Of all of the Bronte sisters, Anne showed the most resilience in seeking and maintaining employment outside of the family circle. Anne first worked for the Ingham family at Blake Hall, in Mirfield, which is located in West Yorkshire. The children she taught were consistently disobedient and enjoyed tormenting her, knowing that their parents would do nothing to stop them and insist on treating their governess with any respect or cooperation.
Anne's second job as a governess was to the children of the Reverend Edmund Robinson and his wife Lydia, at Thorp Green Hall, located in York, and she worked for them from 1840 to 1845. The house appeared as Horton Lodge in her novel Agnes Grey. Anne had four pupils: Lydia, aged 15, Elizabeth, aged 13, Mary, aged 12, and Edmund, aged 8. This time Anne succeed in her job and was treated well by her employers. The Robinson daughters became her lifelong friends. Anne accompanied the family to the vacations to the coastal town of Scarborough, where she ultimately chose to die during her final illness due to tuberculosis.

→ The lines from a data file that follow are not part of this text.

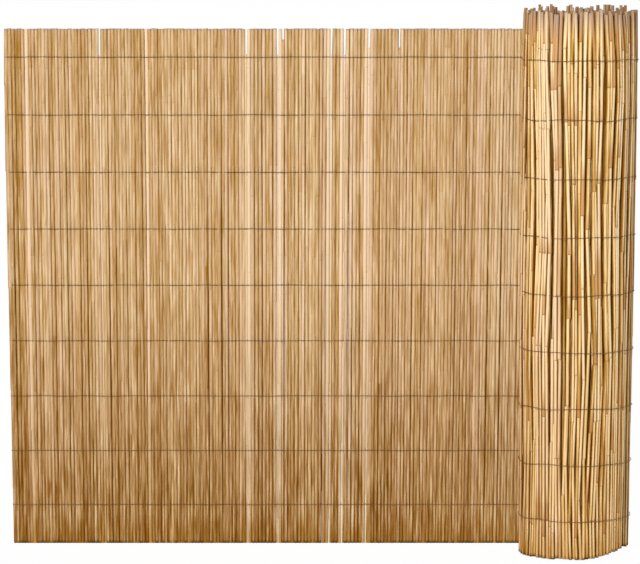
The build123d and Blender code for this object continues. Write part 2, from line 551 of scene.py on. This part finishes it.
def half_turns(first, last):
    """Radius, centre and first angle of each half circle of the spiral, from the outside inwards."""
    halves = []
    for turn in range(first, last):
        halves.append((MAT_Y - turn * TURN_PITCH, 0.0, 90.0))
        if turn < TURNS - 1:
            halves.append((MAT_Y - (turn + 0.5) * TURN_PITCH, LEFT_CENTRE_Y, -90.0))
    return halves


def drift_at(angle, level, settings):
    """How far the roll stands out at an angle in degrees and a level: it leans to the right.

    It doesn't at the back, where the mat runs on flat.
    """
    ease = min(1.0, abs(90 - angle) / 20)
    rightwards = math.cos(math.radians(angle))
    lean = settings.roll_flare * (0.35 + 0.65 * rightwards) * (level / MAT_HEIGHT - 0.5)
    return ease * (lean + (1.1 - 2.4 * rightwards) * MM)


def rolled_place(radius, centre_y, angle, lean, settings):
    """Stands a stalk at an angle round the roll, flared outwards and leaning along the surface."""
    turned = math.radians(angle)
    outward = Vector((math.cos(turned), math.sin(turned), 0))
    along = Vector((-math.sin(turned), math.cos(turned), 0))
    foot = drift_at(angle, 0.0, settings)
    top = drift_at(angle, MAT_HEIGHT, settings)
    flare = Matrix.Rotation((top - foot) / MAT_HEIGHT, 4, along)
    middle = Matrix.Translation((0, 0, MAT_HEIGHT / 2))
    stand = Matrix.Translation(outward * (radius + (foot + top) / 2) + Vector((0, centre_y, 0)))
    tilt = middle @ Matrix.Rotation(lean, 4, outward) @ flare @ middle.inverted()
    return stand @ tilt @ Matrix.Rotation(turned + math.pi / 2, 4, "Z")


def weave(mesh, centre_y, angle):
    """Moves a stalk sideways round the roll, in waves that its neighbours follow."""
    ease = min(1.0, abs(90 - angle) / 40) * MM
    way = math.radians(angle)
    for vertex in mesh.vertices:
        level = vertex.co.z
        shift = 0.0
        for size, upwards, sideways, start in WAVES:
            shift += size * math.sin(upwards * level + sideways * way + start)
        turn = Matrix.Rotation(ease * shift / MAT_Y, 2)
        x, y = turn @ Vector((vertex.co.x, vertex.co.y - centre_y))
        vertex.co = (x, y + centre_y, level)


def foot_lift(dice, angle):
    """How far a rolled stalk's foot is off the floor: uneven, and more so on the right."""
    rise = min(1.0, max(0.0, (angle - LIFTED_FROM) / LIFT_EASE))
    rise *= min(1.0, max(0.0, (LIFTED_TO - angle) / LIFT_EASE))
    front = max(0.0, math.cos(math.radians(angle + 90)))
    right_lift, front_lift, uneven = FOOT_LIFTS
    return (right_lift * rise + front_lift * front + abs(dice.gauss(0, uneven))) * MM


def tip_rise(dice, settings, usual):
    """How far a rolled stalk stands above the trimmed mat: most about as usual, a few further."""
    share = usual + dice.uniform(-0.16, 0.16)
    if dice.random() < 0.1:
        share = usual + dice.uniform(0.1, 0.55)
    return settings.shortest_tip + (settings.longest_tip - settings.shortest_tip) * share


class REEDROLL_OT_run_out_mat(bpy.types.Operator):
    """Adds the stalks of the run-out mat, trimmed level, with slits and broken tops."""

    bl_idname = "reedroll.run_out_mat"
    bl_label = "Run-out mat"

    def execute(self, context):
        settings = context.scene.reed_roll
        dice = random.Random(41)
        masters = []
        for number in range(MAT_MASTERS):
            joints = throw_joints(
                dice, shortest=170 * MM, longest=280 * MM, sheathed=0.12, capped=0.15, spread=0.07)
            bow = [dice.uniform(-0.3, 0.3) * MM for _ in range(3)]
            flank_shades = (dice.uniform(0.45, 1.1), dice.uniform(0.45, 1.1))
            # Masters for the sides of slits get no painted flank shade.
            if number < UNSHADED_MASTERS:
                flank_shades = (0.0, 0.0)
            masters.append(model_stalk(f"mat_master_{number}", settings, 8, joints, bow, 0.0, flank_shades))
        stalks = []
        drift = 0.5
        for number in range(RUN_COUNT):
            width = dice.uniform(1.14, 1.26)
            stray = dice.uniform(-0.4, 0.4) * MM
            grime = dice.random()
            drift = 0.8 * drift + 0.2 * dice.random()
            tone = drift + dice.uniform(-0.12, 0.12) + 0.14 * (number / RUN_COUNT - 0.7)
            tint = dice.random()
            # Stalks beside a slit are paler and get no painted flank shade.
            if by_slit(number):
                width, grime, tone, stray = 1.08, -0.2, 1.1, 0.0
            if number in PALE_REEDS:
                grime, tone, tint = -0.6, 1.3, 0.95
            if number in BROKEN_TOPS:
                width = 0.55 if by_slit(number) else 0.72
            drop = BROKEN_TOPS.get(number, 0.0) * (MAT_HEIGHT - LAST_ROW) + dice.uniform(-0.3, 0.8) * MM
            size = Matrix.Diagonal((width, width, 1 - drop / MAT_HEIGHT, 1))
            turn = Matrix.Rotation(math.pi * dice.randrange(2), 4, "Z")
            x = mat_place_x(number) + drawn_in(number) + stray
            place = Matrix.Translation((x, MAT_Y + dice.uniform(-0.3, 0.3) * MM, 0))
            suited = masters[:UNSHADED_MASTERS] if by_slit(number) else masters[UNSHADED_MASTERS:]
            stalk = placed_copy(dice.choice(suited), place @ size @ turn, tone, tint, grime)
            for vertex in stalk.data.vertices:
                vertex.co.x = fanned_x(vertex.co.x, vertex.co.z, settings)
            stalks.append(stalk)
        piece = join_as("mat_stalks", stalks, masters, STALK_SMOOTHING)
        colours = (settings.sand_colour, settings.tan_colour, settings.brown_colour)
        looks = {"lumps": 22.0, "mottle": 0.95, "crest_highlight": 0.15, "groove": 1.25, "depth": 0.85, "foot": 1.5,
                 "sheath": 0.25, "tip": 0.4, "tip_length": 5 * MM, "end": 0.1}
        material = stalk_material("mat_reed", settings, colours, looks)
        dress(piece, material, "reed", "run_out_reeds")
        return {"FINISHED"}


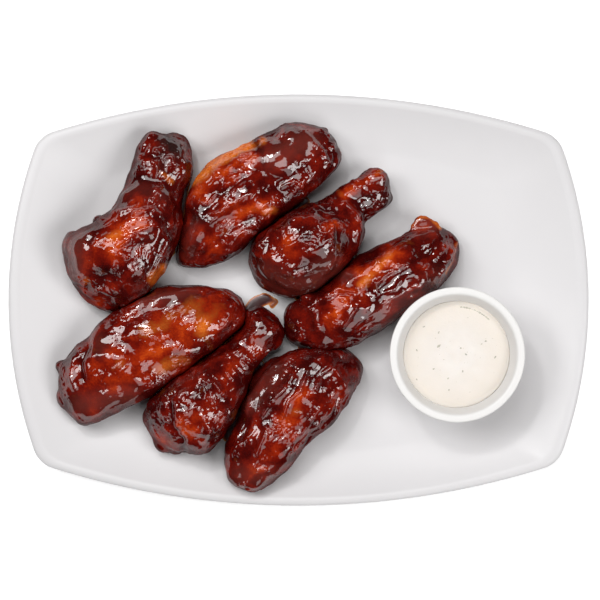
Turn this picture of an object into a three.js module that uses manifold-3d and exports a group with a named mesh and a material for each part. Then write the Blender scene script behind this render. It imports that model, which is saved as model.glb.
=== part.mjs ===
// A serving of chicken wings: three drumettes and four flats in a sticky glaze, with a ramekin
// of white dip, on an oblong coupe platter of white porcelain.
//
// Millimetres. +Z is up and +X runs along the platter's length. The origin is the middle of the
// platter, on the plane that its foot ring stands on.

import * as THREE from 'three';
import { mergeVertices } from 'three/addons/utils/BufferGeometryUtils.js';
import Module from 'manifold-3d';

const wasm = await Module();
wasm.setup();

// ---------------------------------------------------------------- driving dimensions

// Space left between pieces that rest against each other. Wings lie a little further from the
// platter, whose flat facets stand up to 0.2 above its true curve.
const GAP = 0.35;
const PLATTER_GAP = 0.55;

// The platter's outline is two pairs of bowed sides that meet in small round corners. Its
// surface is flat in the middle and rises to a round lip. The foot, the flat floor's edge and the
// lip are given as fractions of the outline.
const PLATTER = {
  length: 280,
  width: 198.5,
  height: 13.5,
  longSideRadius: 398,
  shortSideRadius: 219,
  cornerRadius: 14.5,
  thickness: 3.5,
  footHeight: 2,
  footInner: 0.55,
  footOuter: 0.61,
  footSlope: 0.015,
  floorEdge: 0.74,
  lipInset: 0.016,
  coupePower: 1.5,
  segments: { longSide: 10, shortSide: 8, corner: 4, coupe: 4, lip: 4 },
};

// The ramekin is a plain tapered cup with a flat-topped rim and a shallow foot.
const RAMEKIN = {
  centre: [75.5, -26],
  height: 30,
  rimRadius: 32.4,
  baseRadius: 25,
  rimWidth: 3.6,
  rimRound: 1,
  wallAtBase: 5.5,
  floorThickness: 4.5,
  footWidth: 3,
  footHeight: 1.2,
  sides: 40,
};

// The dip's surface lies below the rim, a little higher in the middle than at its edge. Halfway
// out it has most of that rise, as a share of it.
const DIP = { belowRim: 9, dome: 0.6, halfwayRise: 0.8, sides: 40 };

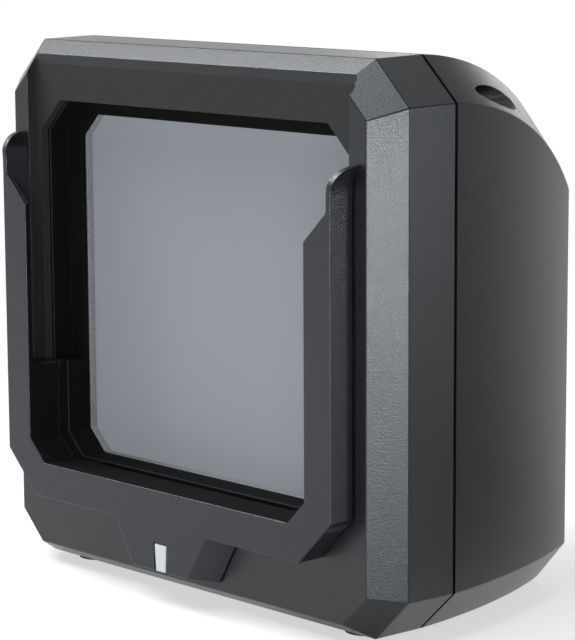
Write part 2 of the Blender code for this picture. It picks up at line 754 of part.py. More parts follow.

Anne made the mistake of getting a job for her unstable brother Branwell, who worked as a tutor for the Robinsons' son, Edmund. Branwell returned the favor by instigating a disastrous affair with the lady of the house, Lydia Robinson. Anne had resigned and returned to Haworth with a clean nose, before Branwell was fired for his shameless misconduct.
Agnes Grey is a bold novel in terms of accentuating class tensions and snobbery with employers aimed at Agnes and Agnes herself judging her employers and the children under her care even more harshly. Women were barred from most professions and being a governess was considered the most respectable and realistic option to pursue. The Bronte sisters can be forgiven for their frustrations and superiority complexes. The misery of being a governess was so pronounced with the Bronte sisters, that they couldn't persevere in this profession, and fortunately for the world, they turned to writing and turned their struggles into outstanding literature, although their employers probably never thought they would generate such shocking material.